----- COLLECTED DATA

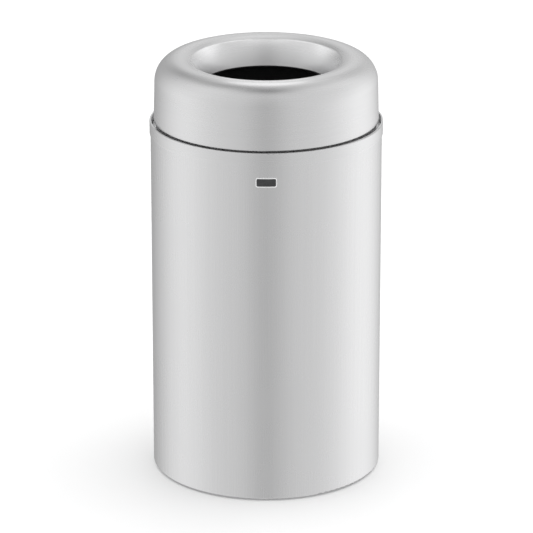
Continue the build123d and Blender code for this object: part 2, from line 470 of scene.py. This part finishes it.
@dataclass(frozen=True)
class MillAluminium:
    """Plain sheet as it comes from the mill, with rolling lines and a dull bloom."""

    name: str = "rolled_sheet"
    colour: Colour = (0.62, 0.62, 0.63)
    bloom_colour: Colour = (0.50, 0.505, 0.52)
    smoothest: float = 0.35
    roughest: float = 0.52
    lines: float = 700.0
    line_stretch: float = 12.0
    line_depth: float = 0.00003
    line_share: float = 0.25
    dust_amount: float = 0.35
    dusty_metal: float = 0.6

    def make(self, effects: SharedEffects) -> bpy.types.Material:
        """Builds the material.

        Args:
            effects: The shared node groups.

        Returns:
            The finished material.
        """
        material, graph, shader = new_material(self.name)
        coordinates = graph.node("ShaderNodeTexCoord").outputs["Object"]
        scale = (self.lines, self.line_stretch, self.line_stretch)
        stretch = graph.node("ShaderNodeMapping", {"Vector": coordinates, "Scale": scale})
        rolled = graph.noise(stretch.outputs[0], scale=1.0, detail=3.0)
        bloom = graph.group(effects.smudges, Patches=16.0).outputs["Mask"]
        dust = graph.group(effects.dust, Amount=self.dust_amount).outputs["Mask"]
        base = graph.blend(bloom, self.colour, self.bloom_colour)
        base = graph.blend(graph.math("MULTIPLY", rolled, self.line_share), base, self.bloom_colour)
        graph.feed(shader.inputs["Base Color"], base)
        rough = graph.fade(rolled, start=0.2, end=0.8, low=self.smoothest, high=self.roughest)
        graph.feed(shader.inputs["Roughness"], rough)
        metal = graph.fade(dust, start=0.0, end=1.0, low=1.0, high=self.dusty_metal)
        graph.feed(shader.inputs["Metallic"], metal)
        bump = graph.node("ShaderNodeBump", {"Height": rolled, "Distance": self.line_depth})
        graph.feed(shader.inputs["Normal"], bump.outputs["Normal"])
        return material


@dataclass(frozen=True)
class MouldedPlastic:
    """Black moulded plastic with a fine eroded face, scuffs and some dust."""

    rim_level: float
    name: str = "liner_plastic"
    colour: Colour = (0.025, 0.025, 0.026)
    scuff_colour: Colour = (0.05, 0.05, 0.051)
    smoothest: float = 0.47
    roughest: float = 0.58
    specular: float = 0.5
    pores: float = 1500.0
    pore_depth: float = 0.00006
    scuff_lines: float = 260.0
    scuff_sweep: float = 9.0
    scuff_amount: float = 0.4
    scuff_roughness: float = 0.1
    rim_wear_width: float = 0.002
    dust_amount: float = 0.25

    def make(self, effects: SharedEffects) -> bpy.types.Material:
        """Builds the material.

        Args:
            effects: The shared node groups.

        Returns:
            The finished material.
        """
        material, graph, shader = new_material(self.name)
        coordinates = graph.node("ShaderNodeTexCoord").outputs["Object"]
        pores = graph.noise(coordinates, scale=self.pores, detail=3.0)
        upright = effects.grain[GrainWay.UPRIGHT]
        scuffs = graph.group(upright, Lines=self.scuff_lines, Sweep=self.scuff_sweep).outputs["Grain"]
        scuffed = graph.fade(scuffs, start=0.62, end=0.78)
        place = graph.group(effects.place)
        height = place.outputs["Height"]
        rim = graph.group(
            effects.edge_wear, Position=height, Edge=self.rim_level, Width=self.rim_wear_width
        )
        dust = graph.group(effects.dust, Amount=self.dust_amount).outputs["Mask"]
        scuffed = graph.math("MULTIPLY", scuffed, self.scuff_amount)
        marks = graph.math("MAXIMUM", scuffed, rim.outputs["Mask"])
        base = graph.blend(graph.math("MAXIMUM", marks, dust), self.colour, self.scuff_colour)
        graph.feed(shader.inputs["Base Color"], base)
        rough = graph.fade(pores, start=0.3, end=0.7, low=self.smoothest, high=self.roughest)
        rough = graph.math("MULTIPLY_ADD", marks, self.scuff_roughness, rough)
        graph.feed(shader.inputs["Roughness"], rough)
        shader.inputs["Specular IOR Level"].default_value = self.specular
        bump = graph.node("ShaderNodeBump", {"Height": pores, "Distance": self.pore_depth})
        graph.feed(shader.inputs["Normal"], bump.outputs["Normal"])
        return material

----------

_STATED EXERCISE_
Quote only the stretch of lines that starts the data above and ends with the line containing "sheet as it", both included.

_TASK OUTPUT_
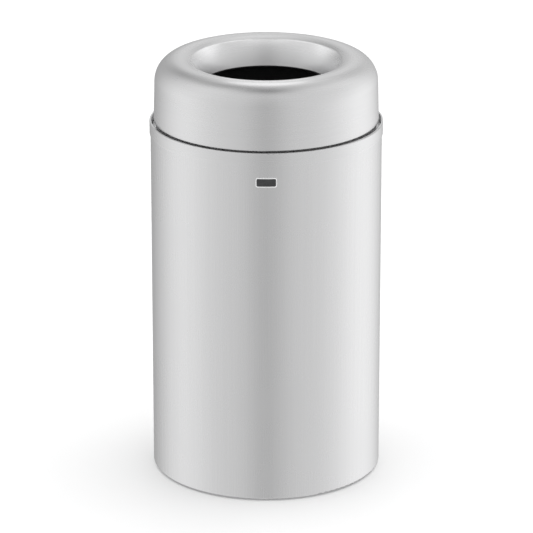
Continue the build123d and Blender code for this object: part 2, from line 470 of scene.py. This part finishes it.
@dataclass(frozen=True)
class MillAluminium:
    """Plain sheet as it comes from the mill, with rolling lines and a dull bloom."""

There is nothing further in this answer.